Netanyahu, who was an avid supporter of Trump, had no answer as to how the conflict with the Palestinians could be brought to an end.  He just wanted to persist in subjugation and oppression, and he was quite effective at it, keeping the Palestinians caged up and docile for over a decade.  Meanwhile, he struck some meaningless peace deals with some tiny petro-states in the Gulf with the help of Jared Kushner.  These miss the obvious point.  The conflict is not between Israel and its neighboring or distant states.  It is between the Jews and Palestinians in geographic Palestine.  Everything else is window-dressing.

Netanyahu has been highly motivated to keep power.  He has actually been indicted for accepting bribes and other corrupt acts, and has tried to avoid prosecution by keeping control of government.  This has worked up to now, but the game may be up.  In the last election, the right-wing bloc was able to win 59 seats, just two short of giving Netanyahu another term as Prime Minister.  But the opposing centrist/liberal bloc only won 51 seats.  The remaining 10 seats were won by Arab (Palestinians who live in Israel and have Israeli citizenship) parties.  In the previous election last fall, the Arabs had created a “Joint List” rather than dividing their votes among three different small parties, as such they won 13 seats, the most ever for Arab Israelis.  This time the small Islamist party Raam split off on its own and won 4 seats, while the Joint List managed to grab the other 6.  This appeared to be a political defeat for Arab Israelis, as their bloc in the Knesset shrunk.  But Arab parties have never played a role in Israeli politics, as there is an unwritten rule among the Jewish parties that no Arab party can be in government.

It appeared that there was going to be continuing gridlock.  Netanyahu was given a chance to form a government but failed to add to his 59 seats, and then the opposition was given a chance.  With time running out and prospects of another election rising, a breakthrough occurred.  First, one of the right-wing parties declared they would enter a power-sharing government with the center and left.  But this only got the bloc up to 60 seats, still one shy of forming a government.  Now it gets interesting.  The new coalition is going to rely on the votes of Raam, with its 4 Arab members of the Knesset, to provide the cushion to win a confidence motion and seat the government.  This is a rare but occasional maneuver seen in parliamentary systems.  A government takes power without a majority by relying on a smaller party that stays outside the governing coalition but agrees to vote to support it.  In return Raam is asking for changes that improve the lives of Israeli Arabs, but with no impact on the Occupation of the Palestinian Territories.

At this moment, it is unclear if Netanyahu will be able to undo this rickety alliance and force another election.  If he cannot, his era of dominating Israel’s politics will be at an end.  He will have achieved nothing of any lasting significance, simply marking time as the conflict continues with the Palestinians.

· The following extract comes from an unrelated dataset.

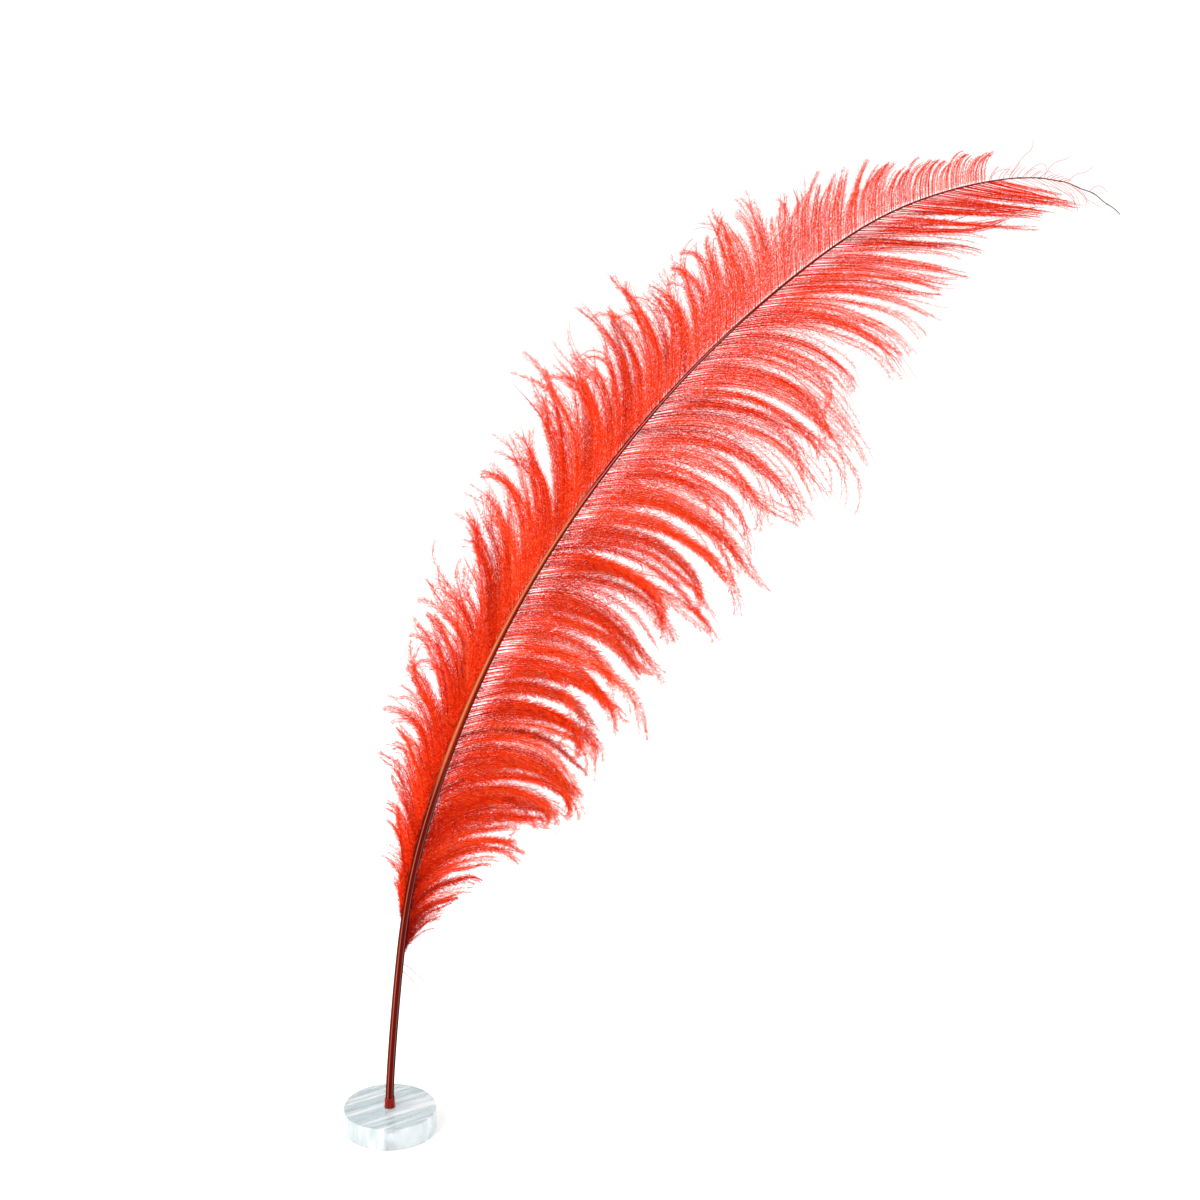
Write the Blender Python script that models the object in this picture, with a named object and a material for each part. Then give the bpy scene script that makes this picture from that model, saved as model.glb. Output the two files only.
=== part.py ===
"""Dyed ostrich plume standing in a round clear disc.

The plume is one curved shaft with a vane of soft barbs on each side. The shaft is a hollow quill, a
rachis with a foam core and a bare hair at its tip. Each vane is a row of locks, the tufts that the barbs
gather into. The quill's foot sits in a short sleeve, the sleeve in a blind hole in the disc, so the plume
turns in its sleeve and lifts out with it.

Frame: +Z up, origin at the centre of the disc's underside, the plume leaning to +X in the plane Y = 0.
"""

import math

import bmesh
import bpy

MM = 0.001

# Driving dimensions, in millimetres.
DISC_DIAMETER = 38.0
DISC_THICKNESS = 10.0
DISC_CHAMFER = 0.5
HOLE_DEPTH = 8.0
FIT_GAP = 0.3

QUILL_DIAMETER = 3.4
QUILL_BORE_RATIO = 0.68
SLEEVE_WALL = 0.45
SLEEVE_ABOVE_DISC = 4.5
PLUME_LENGTH = 533.0

# The shaft's lean from vertical, in degrees, at distances along it from the disc's top face.
SHAFT_LEAN = (
    (0, 0), (12, 4), (70, 7), (130, 16.5), (190, 23.5), (250, 31), (320, 39.5),
    (370, 47), (410, 53.5), (450, 70.5), (480, 84), (505, 110), (525, 135),
)
# The shaft's diameter along the same distances.
SHAFT_DIAMETER = ((0, 3.4), (125, 3.3), (190, 2.6), (250, 2.0), (355, 1.2), (410, 0.8), (480, 0.5), (525, 0.3))

QUILL_END = 62.0
RACHIS_END = 478.0
RACHIS_WALL_RATIO = 0.78
SHAFT_STEP = 8.0
SHAFT_SIDES = 16
TIP_SIDES = 8

# Each vane's barbs: distance along the shaft, the barb's heading from vertical at its root and at its tip
# (degrees, clockwise positive), and its length.
LEADING_BARBS = (
    (84, 2, -6, 20), (120, -6, -14, 32), (160, -6, -28, 44), (215, 4, -30, 51), (270, 6, -34, 52),
    (320, 6, -44, 46), (360, 2, -46, 34), (395, -6, -8, 23), (425, -8, 24, 19), (472, -14, 64, 10),
)
TRAILING_BARBS = (
    (70, 28, 58, 26), (100, 34, 108, 41), (130, 58, 130, 55), (165, 74, 148, 62), (215, 84, 156, 65),
    (270, 84, 154, 72), (325, 80, 148, 78), (360, 80, 142, 79), (390, 86, 108, 68), (420, 92, 82, 61),
    (450, 100, 86, 52), (478, 108, 104, 36),
)
LEADING_EDGES = (84, 116, 148, 180, 212, 244, 276, 308, 338, 368, 396, 422, 446, 472)
TRAILING_EDGES = (70, 96, 122, 150, 180, 210, 240, 270, 300, 330, 358, 384, 408, 432, 455, 478)
BARB_BEND = 1.5  # how late along its length a barb turns
BARB_BOW = 9.0  # how far the tips stand behind the shaft's plane
BARB_STEPS = 12
LOCK_THICKNESS = 0.3
LOCK_FILL = 0.9  # a lock's width over the space it has at its root
LOCK_TIP_FILL = 0.35
ROOT_GAP = 0.5

COLOURS = {
    "clear_glass": ((0.86, 0.94, 0.93), 0.05, 0.0),
    "sleeve_red": ((0.55, 0.06, 0.03), 0.3, 0.0),
    "quill_maroon": ((0.13, 0.008, 0.008), 0.3, 0.0),
    "pith": ((0.8, 0.32, 0.18), 0.9, 0.0),
    "vane_red": ((1.0, 0.045, 0.01), 0.8, 0.0),
}


def interpolate(stations, distance, column=1):
    """A smooth value between stations: cubic pieces whose slopes never overshoot."""
    first, last = stations[0], stations[-1]
    if distance <= first[0]:
        return first[column]
    if distance >= last[0]:
        return last[column]
    spans = [b[0] - a[0] for a, b in zip(stations, stations[1:])]
    rises = [(b[column] - a[column]) / (b[0] - a[0]) for a, b in zip(stations, stations[1:])]
    slopes = [rises[0]]
    for before, after in zip(rises, rises[1:]):
        slopes.append(0.0 if before * after <= 0 else 2 * before * after / (before + after))
    slopes.append(rises[-1])
    index = max(i for i, station in enumerate(stations[:-1]) if station[0] <= distance)
    span = spans[index]
    t = (distance - stations[index][0]) / span
    low, high = stations[index][column], stations[index + 1][column]
    return (
        low * (1 + 2 * t) * (1 - t) ** 2
        + slopes[index] * span * t * (1 - t) ** 2
        + high * t * t * (3 - 2 * t)
        + slopes[index + 1] * span * t * t * (t - 1)
    )


def shaft_line():
    """The shaft's centre line as (x, z) at every millimetre from the disc's top face."""
    points = [(0.0, DISC_THICKNESS)]
    for step in range(int(SHAFT_LEAN[-1][0])):
        lean = math.radians(interpolate(SHAFT_LEAN, step + 0.5))
        x, z = points[-1]
        points.append((x + math.sin(lean), z + math.cos(lean)))
    return points


LINE = shaft_line()


def shaft_point(distance):
    """(x, z) of the centre line; below the disc's top face the quill is straight down."""
    if distance <= 0:
        return 0.0, DISC_THICKNESS + distance
    whole = min(int(distance), len(LINE) - 2)
    part = distance - whole
    (x0, z0), (x1, z1) = LINE[whole], LINE[whole + 1]
    return x0 + (x1 - x0) * part, z0 + (z1 - z0) * part


def shaft_lean(distance):
    return math.radians(interpolate(SHAFT_LEAN, max(distance, 0.0)))


def shaft_radius(distance):
    return interpolate(SHAFT_DIAMETER, max(distance, 0.0)) / 2


def barb_line(stations, distance, side):
    """A barb's centre line as (x, y, z): it leaves the shaft's surface and turns towards its tip heading."""
    root = interpolate(stations, distance, 1)
    tip = interpolate(stations, distance, 2)
    length = interpolate(stations, distance, 3)
    x, z = shaft_point(distance)
    lean = shaft_lean(distance)
    offset = side * (shaft_radius(distance) + ROOT_GAP)
    x += offset * math.cos(lean)
    z -= offset * math.sin(lean)
    points = [(x, 0.0, z)]
    for step in range(BARB_STEPS):
        along = (step + 0.5) / BARB_STEPS
        heading = math.radians(root + (tip - root) * along**BARB_BEND)
        x += math.sin(heading) * length / BARB_STEPS
        z += math.cos(heading) * length / BARB_STEPS
        points.append((x, BARB_BOW * ((step + 1) / BARB_STEPS) ** 2, z))
    return points


def material(name):
    made = bpy.data.materials.get(name)
    if made:
        return made
    colour, roughness, metallic = COLOURS[name]
    made = bpy.data.materials.new(name)
    made.use_nodes = True
    shader = made.node_tree.nodes["Principled BSDF"]
    shader.inputs["Base Color"].default_value = (*colour, 1.0)
    shader.inputs["Roughness"].default_value = roughness
    shader.inputs["Metallic"].default_value = metallic
    return made


def add_object(name, rings, material_name, parent, closed=False, smooth=True):
    """An object skinned over rings of points. With closed, the last ring joins the first; else both
    ends are capped."""
    mesh = bmesh.new()
    loops = [[mesh.verts.new([c * MM for c in point]) for point in ring] for ring in rings]
    pairs = list(zip(loops, loops[1:]))
    if closed:
        pairs.append((loops[-1], loops[0]))
    count = len(loops[0])
    for low, high in pairs:
        for i in range(count):
            j = (i + 1) % count
            mesh.faces.new((low[i], low[j], high[j], high[i]))
    if not closed:
        mesh.faces.new(reversed(loops[0]))
        mesh.faces.new(loops[-1])
    bmesh.ops.recalc_face_normals(mesh, faces=mesh.faces)
    data = bpy.data.meshes.new(name)
    mesh.to_mesh(data)
    mesh.free()
    if smooth:
        data.shade_smooth()
        data.set_sharp_from_angle(angle=math.radians(40))
    data.materials.append(material(material_name))
    made = bpy.data.objects.new(name, data)
    bpy.context.scene.collection.objects.link(made)
    made.parent = parent
    return made


def add_axis(name, parent=None):
    """An empty on the hole's axis, which the moving pieces hang from."""
    axis = bpy.data.objects.new(name, None)
    bpy.context.scene.collection.objects.link(axis)
    axis.parent = parent
    return axis


def turned(profile, sides, centre=(0.0, 0.0)):
    """Rings of a (radius, z) profile turned about a vertical axis."""
    return [
        [
            (
                centre[0] + radius * math.cos(2 * math.pi * i / sides),
                centre[1] + radius * math.sin(2 * math.pi * i / sides),
                z,
            )
            for i in range(sides)
        ]
        for radius, z in profile
    ]


def shaft_ring(distance, radius, sides):
    """A ring round the shaft's centre line, square to it."""
    x, z = shaft_point(distance)
    lean = shaft_lean(distance)
    ring = []
    for i in range(sides):
        angle = 2 * math.pi * i / sides
        across = radius * math.cos(angle)
        ring.append((x + across * math.cos(lean), radius * math.sin(angle), z - across * math.sin(lean)))
    return ring


def distances(start, end, step):
    count = max(1, round((end - start) / step))
    return [start + (end - start) * i / count for i in range(count + 1)]


def add_disc():
    radius = DISC_DIAMETER / 2
    hole = QUILL_DIAMETER / 2 + FIT_GAP + SLEEVE_WALL + FIT_GAP
    floor = DISC_THICKNESS - HOLE_DEPTH
    profile = (
        (radius - DISC_CHAMFER, 0.0),
        (radius, DISC_CHAMFER),
        (radius, DISC_THICKNESS - DISC_CHAMFER),
        (radius - DISC_CHAMFER, DISC_THICKNESS),
        (hole, DISC_THICKNESS),
        (hole, floor),
    )
    add_object("base_disc", turned(profile, 64), "clear_glass", None)


def add_sleeve(parent):
    """The clear collar round the quill's foot, standing on the hole's floor."""
    inner = QUILL_DIAMETER / 2 + FIT_GAP
    outer = inner + SLEEVE_WALL
    foot = DISC_THICKNESS - HOLE_DEPTH + FIT_GAP
    top = DISC_THICKNESS + SLEEVE_ABOVE_DISC
    profile = ((inner, foot), (outer, foot), (outer, top), (inner, top))
    add_object("quill_sleeve", turned(profile, 32), "sleeve_red", parent, closed=True)


def add_hollow_shaft(name, start, end, solid_end, bore_ratio, material_name, parent, open_end):
    """A shaft section with a blind bore, open at its lower or its upper end."""
    outside = [shaft_ring(d, shaft_radius(d), SHAFT_SIDES) for d in distances(start, end, SHAFT_STEP)]
    bore_start, bore_end = (start, end - solid_end) if open_end == "lower" else (start + solid_end, end)
    bore = [
        shaft_ring(d, shaft_radius(d) * bore_ratio, SHAFT_SIDES)
        for d in distances(bore_start, bore_end, SHAFT_STEP)
    ]
    rings = bore[::-1] + outside if open_end == "lower" else outside + bore[::-1]
    add_object(name, rings, material_name, parent)


def add_solid_shaft(name, start, end, ratio, sides, material_name, parent):
    rings = [shaft_ring(d, shaft_radius(d) * ratio, sides) for d in distances(start, end, SHAFT_STEP)]
    add_object(name, rings, material_name, parent)


def add_shaft(parent):
    foot = DISC_THICKNESS + SHAFT_LEAN[-1][0] - PLUME_LENGTH
    quill_start = foot - DISC_THICKNESS + FIT_GAP
    add_hollow_shaft(
        "quill_barrel", quill_start, QUILL_END, 4.0, QUILL_BORE_RATIO, "quill_maroon", parent, "lower"
    )
    rachis_start = QUILL_END + FIT_GAP
    pith_end = RACHIS_END - 120.0
    add_hollow_shaft(
        "rachis_cortex", rachis_start, RACHIS_END, RACHIS_END - pith_end, RACHIS_WALL_RATIO,
        "quill_maroon", parent, "lower",
    )
    pith_ratio = RACHIS_WALL_RATIO - 0.14
    add_solid_shaft(
        "rachis_pith", rachis_start, pith_end - FIT_GAP, pith_ratio, SHAFT_SIDES, "pith", parent
    )
    add_solid_shaft(
        "bare_tip", RACHIS_END + FIT_GAP, SHAFT_LEAN[-1][0], 1.0, TIP_SIDES, "quill_maroon", parent
    )


def add_lock(name, stations, start, end, side, parent):
    """One tuft of barbs as a lens between the barbs at its two edges, thickest at its middle barb."""
    lines = [barb_line(stations, d, side) for d in (start, (start + end) / 2, end)]
    rings = []
    for step, (low, middle, high) in enumerate(zip(*lines)):
        along = step / BARB_STEPS
        fill = LOCK_FILL + (LOCK_TIP_FILL - LOCK_FILL) * along**2
        edges = [[m + (e - m) * fill for e, m in zip(edge, middle)] for edge in (low, high)]
        front = (middle[0], middle[1] - LOCK_THICKNESS / 2, middle[2])
        back = (middle[0], middle[1] + LOCK_THICKNESS / 2, middle[2])
        rings.append((edges[0], front, edges[1], back))
    add_object(name, rings, "vane_red", parent)


def add_vane(name, stations, edges, side, parent):
    for number, (start, end) in enumerate(zip(edges, edges[1:]), 1):
        add_lock(f"{name}_lock_{number:02d}", stations, start, end, side, parent)


def main():
    for old in list(bpy.data.objects):
        bpy.data.objects.remove(old, do_unlink=True)
    add_disc()
    lift_axis = add_axis("plume_lift_axis")
    turn_axis = add_axis("plume_turn_axis", lift_axis)
    add_sleeve(lift_axis)
    add_shaft(turn_axis)
    add_vane("leading", LEADING_BARBS, LEADING_EDGES, -1, turn_axis)
    add_vane("trailing", TRAILING_BARBS, TRAILING_EDGES, 1, turn_axis)


main()
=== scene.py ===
"""The looks of a dyed ostrich plume that stands in a round clear disc."""

import math

import bpy
import numpy as np
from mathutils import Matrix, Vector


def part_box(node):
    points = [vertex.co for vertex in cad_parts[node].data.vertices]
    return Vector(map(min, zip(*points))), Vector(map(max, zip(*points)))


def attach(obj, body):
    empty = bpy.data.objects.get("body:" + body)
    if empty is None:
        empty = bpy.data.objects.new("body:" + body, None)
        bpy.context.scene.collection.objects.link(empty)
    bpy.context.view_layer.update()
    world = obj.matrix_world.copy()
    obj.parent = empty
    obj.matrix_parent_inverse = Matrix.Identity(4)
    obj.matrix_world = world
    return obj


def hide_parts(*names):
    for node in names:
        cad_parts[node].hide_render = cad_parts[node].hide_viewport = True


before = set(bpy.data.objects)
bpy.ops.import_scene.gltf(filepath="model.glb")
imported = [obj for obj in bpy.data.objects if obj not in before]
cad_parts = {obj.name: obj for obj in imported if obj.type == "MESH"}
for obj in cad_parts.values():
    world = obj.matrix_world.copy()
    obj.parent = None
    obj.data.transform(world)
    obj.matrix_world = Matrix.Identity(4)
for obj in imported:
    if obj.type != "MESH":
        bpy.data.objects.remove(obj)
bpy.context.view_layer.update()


# ---- The view and the paper roll -----------------------------------------------------------------
# A long lens a little above the plume's tip looks down on the disc's top. The object stands on a roll
# of white background paper, wide enough that no edge of it is seen.

camera = bpy.data.objects.new("camera", bpy.data.cameras.new("camera"))
bpy.context.scene.collection.objects.link(camera)
camera.location = (0.0862, -1.0264, 0.5937)
camera.rotation_euler = (math.radians(70.5), 0.0, 0.0)
camera.data.lens = 85.0
bpy.context.scene.camera = camera
bpy.context.scene.view_settings.view_transform = "Standard"


def paint(hex_colour):
    """A linear colour with alpha from an sRGB hex value."""
    parts = [int(hex_colour[i : i + 2], 16) / 255 for i in (1, 3, 5)]
    return (*[p / 12.92 if p <= 0.04045 else ((p + 0.055) / 1.055) ** 2.4 for p in parts], 1.0)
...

There is some dim light at the end of the tunnel.  If Israelis can make peace with Gulf Arabs, and jet off to holiday in Dubai, and if they can form a government that relies on the votes of an Arab party to hold power, and if they can live side by side with the 1.8 million Palestinians with Israeli citizenship, then at some point it may dawn on them that living in peace with the other 5 million Palestinians in the West Bank and Gaza is reasonable.  As Israel’s settlements on the West Bank have become so large and extensive, it makes the possibility of a complete withdrawal and creating an independent Palestine more and more remote.  A single state, made up of both Arabs and Jews, is the only long-term alternative.  The persistence of the current apartheid and subjugation, with the occasional airstrike to keep the inmates docile in their massive open-air prison, is not something the rest of the world is going to accept.  The left in America is becoming more and more critical of Israel, as have large segments of the populations in Europe.  As Martin Luther King Jr. said, the moral arc of the universe is long, but it bends toward justice.